Hi Friends —
The 2018 People's Convention Business Meeting opened with high drama this year. Although the video clip doesn't show it, Richard Bunch had just said that “he was told to stay on script and that he would get to it in a minute.” Richard then makes an appeal to members for $7,500 for Unity in Nigeria. The video shows the Parliamentarian sitting to his right, hand on forehead, possibly thinking “What are they doing now?”
Twenty minutes later, Unity had raised $35,000, the COO/CFO of Unity Worldwide Ministries had acquired the nickname Bubba Bruce and Edwene Gaines had delivered a powerful prosperity message. You can watch the 20-minute clip here and you can watch the entire meeting on Facebook.
Edwene's prosperity lesson is that “people give when there is a vision.” She's right of course, but the vision in this case is special. It's about the Nigerians. I want to share with you some things I have come to learn about our brothers and sisters in Nigeria because we have much to learn from them.
Click on over to the Nigeria gallery on TruthUnity and you'll find many special resources. The latest one is by Rev. Divine Hart Ihegwu, who wrote a book in 2011 called Positive Change in Nigeria: The Way Forward. His book was part of a campaign to change the political climate in Nigeria and the slogan of that campaign is
“To Make Nigeria Great Again, change must begin with me.”
Does that slogan sound familiar to those of us in the United States? Is it possible that our current American president somehow borrowed the first half of Rev. Divine Hart's slogan but forgot about the second half? More important, could it be that his slogan and the book from which it came — which mixes Unity teachings, good government, personal responsibility, and institutional change — could guide Unity in the United States to serve in ways that help Americans overcome our own political paralysis?
Another place to visit is Building Bridges: A Worldwide Sister Ministries Program. There you will see Rev. Lisa Davis with Rev. Amos Kalu, who leads Silent Unity in Nigeria and you will find out more about how we can support education of young women in Nigeria.
Here I was last week atop the Unity Tower, where I ran into Helen Wilcox-Evwareye, a Nigerian who is presently a professor teaching in Dayton, Ohio and Nicky Cleopas Emotimi, a young woman who hopes one day to become a Unity minister. What you don't know is that last Fall Emotimi was a student at the Unity Urban Ministerial School. We setup an experimental learning management system based on Moodle so that Nigerians and South Africans could take the course using only a smart phone. Emotimi was my student in History of New Thought and Unity. Here is some of what she shared about herself in our online forum:
“On one faithful Sunday afternoon in May 1995, I visited a Silent Unity Prayer Meeting in Port Harcourt on the invitation of a senior friend (he is a Unity minister now) and that visit changed my life! It was like wa.. oh this is new! This is my ‘last bus stop’ what struck me in that meeting and subsequent ones was the catchy phrases like ‘you are what you think you are’ and if you don’t like what you see in your life then change your thinking to change your world.”
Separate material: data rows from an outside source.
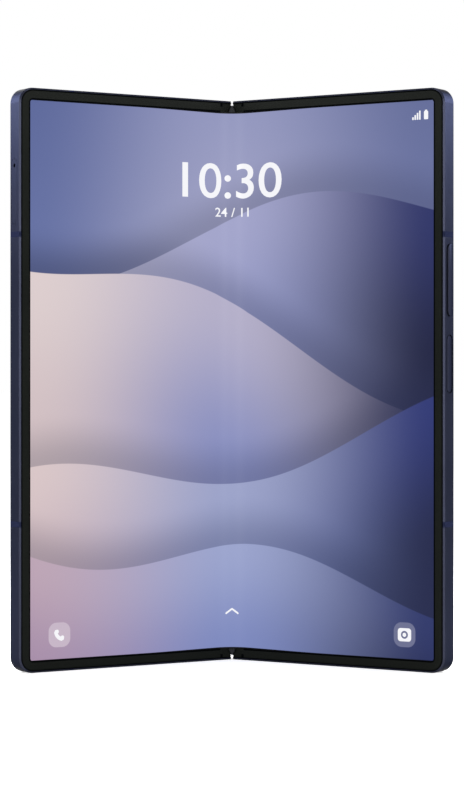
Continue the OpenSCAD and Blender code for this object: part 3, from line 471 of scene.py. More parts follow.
# Copper fields under amber polyimide film: orange, with darker lines between them.
POLYIMIDE = Finish(
    "polyimide_film", "#A8662B", Grain.PRINTED, 0.32, coat=0.2, grain_mm=0.5, relief=0.1,
    second="#8A4F1E",
)
# Green solder mask over copper tracks on glass-epoxy board, lighter where a track lies.
SOLDER_MASK = Finish(
    "solder_mask", "#14402F", Grain.PRINTED, 0.35, coat=0.25, grain_mm=0.9, relief=0.15,
    second="#2C6B4C",
)
# Aluminium laminate pouch, pressed round the cell: dull grey and slightly dimpled.
POUCH = Finish(
    "laminate_pouch", "#34363B", Grain.BLASTED, 0.45, 0.2, grain_mm=0.8, relief=0.15,
    second="#3E4046",
)
# Tin-plated steel, rolled and pressed to cans: pale grey with a soft shine.
TIN_CAN = Finish(
    "tin_plate", "#B3B6BA", Grain.BRUSHED, 0.3, 1.0, grain_mm=0.3, relief=0.1, second="#C3C6C9"
)
# Glass-filled polycarbonate from a spark-eroded mould: a dull, even black grain.
BOX_PLASTIC = Finish(
    "moulded_module", "#25272B", Grain.MOULDED, 0.55, grain_mm=0.3, relief=0.15,
    second="#2D2F34",
)
# Stainless steel, deep drawn to the port's shell, with faint lines along it.
PORT_STEEL = Finish(
    "drawn_port_steel", "#7C7F86", Grain.BRUSHED, 0.26, 1.0, grain_mm=0.2, relief=0.08,
    second="#8C8F96",
)
# Liquid crystal polymer, moulded to the port's tongue: black with a soft sheen.
TONGUE_PLASTIC = Finish(
    "liquid_crystal_polymer", "#131417", Grain.MOULDED, 0.4, specular=0.3, grain_mm=0.15,
    relief=0.1, second="#191A1E",
)
# Gold flash on copper contacts: a smooth, warm shine.
GOLD_CONTACT = Finish(
    "gold_flash", "#D9B35B", Grain.POLISHED, 0.2, 1.0, grain_mm=0.4, relief=0.03,
    second="#E4C476",
)
# Woven steel gauze behind the rail holes: 0.09 mm wires, drawn at 0.2 mm, grey over black.
GAUZE = Finish(
    "steel_gauze", "#303238", Grain.WOVEN, 0.5, 0.8, grain_mm=0.2, relief=0.8,
    drift=0.1, second="#0A0B0D",
)


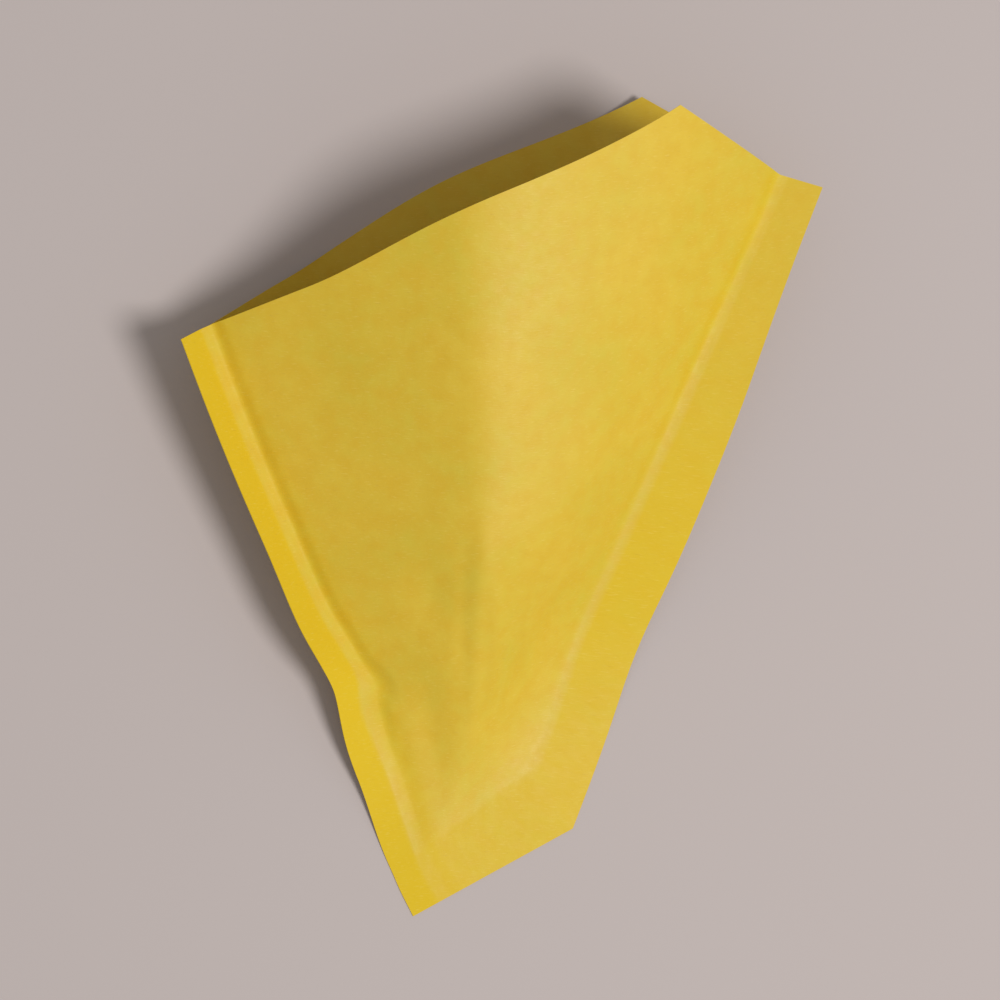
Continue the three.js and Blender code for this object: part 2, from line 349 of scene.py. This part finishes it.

Wouldn’t you like to see Emotimi become a Unity minister and know that she is helping others in Nigeria discover Unity as "the last bus stop"?
Finally, you may recognize this guy — Sr. Rev. Agbai Ompa Agwu — because he was at the People's Convention this year and several years past. He's part of the Unity leadership in Nigeria and he is a wonderful writer. This Lenten study guide is a wonderful seven-part publication that he has shared with all of us in Unity.
I first learned of Rev. Agbai's work from the Unity Archives, which has a collection of resources sent to us from Nigeria, dating back over seventy years. Agbai has a book entitled “Life Shall Be Our Banner.” I hope to have it republished in North America soon and for the full text to be available on the Internet.
Here is what all this tell us. Africa is young. Africa has tremendous undeveloped natural resources. Africa is entrepreneurial. Africa has huge urban centers, teeming with energy. Those who study global development tell us that in 20 years Africa will be the new China.
I believe that Africa is where we will find Practical Christianity emerge to be a predominant message of wholeness, empowerment and prosperity for the global community. Its bustling urban centers will be where urban ministry will be practiced and perfected in the 21st century.
So here's my point: Unity enthusiastically raised over $35,000 in less that 20 minutes because—as Edwene said—there is a vision. But that vison isn’t poverty. It's a vision of prosperity. The Nigerians, who long ago received the message of Unity through radio transmission, have come back to bless us with wisdom, life and inspiration.